What Ivan experienced is not unusual among self-employed Americans. The IRS processes hundreds of millions of returns annually, and Schedule C filers represent a category that routinely requires deeper review — not because something is wrong, but because the math is more complex and the income verification more involved. The agency’s own guidance at IRS Where’s My Refund notes explicitly that some returns require additional review and that contacting the IRS before that review is complete will not accelerate the process.
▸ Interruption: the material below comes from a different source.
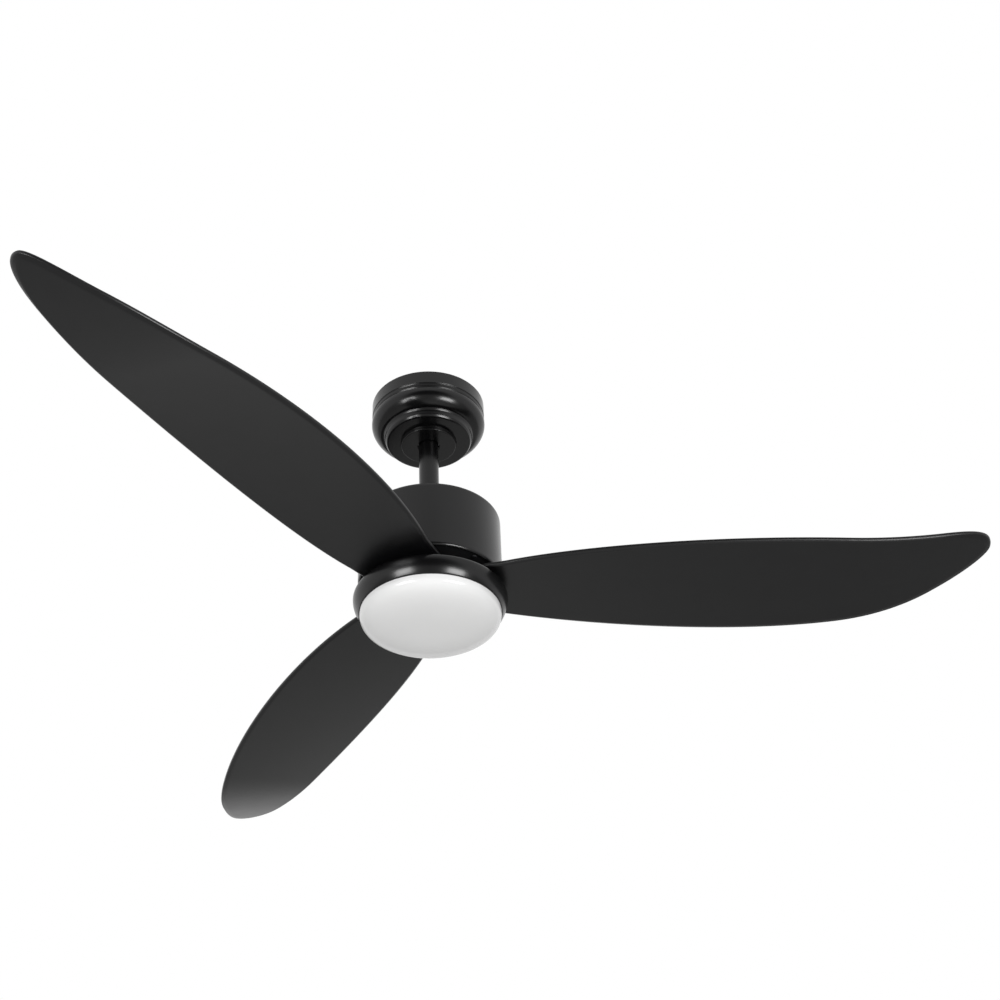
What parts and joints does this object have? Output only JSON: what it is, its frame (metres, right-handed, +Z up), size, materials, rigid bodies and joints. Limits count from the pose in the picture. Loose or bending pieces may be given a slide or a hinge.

When I asked Ivan what he planned to do differently before filing his 2026 return, he didn’t hesitate. “Make all four estimated payments on time,” he said. “Even if I have to borrow from myself to do it.” He smiled, just slightly. “That September deadline gets me every year.”
Walking out of Ivan’s shop that afternoon, I thought about how many versions of his story exist in every American city — business owners whose income statements look strong on paper but whose cash flow tells a more complicated story every single month. The tax system was not designed with their rhythms in mind. But until that changes, a direct deposit notification on a Saturday morning is going to keep feeling, for people like Ivan Kirby, like a small and private salvation.
Ivan is not out of debt. His income will remain unpredictable. The next September estimated payment will arrive before he feels financially ready for it. But on a Tuesday afternoon in a Richmond barbershop, with the clippers put away and the floors swept clean, he was not behind. And for now, that was enough.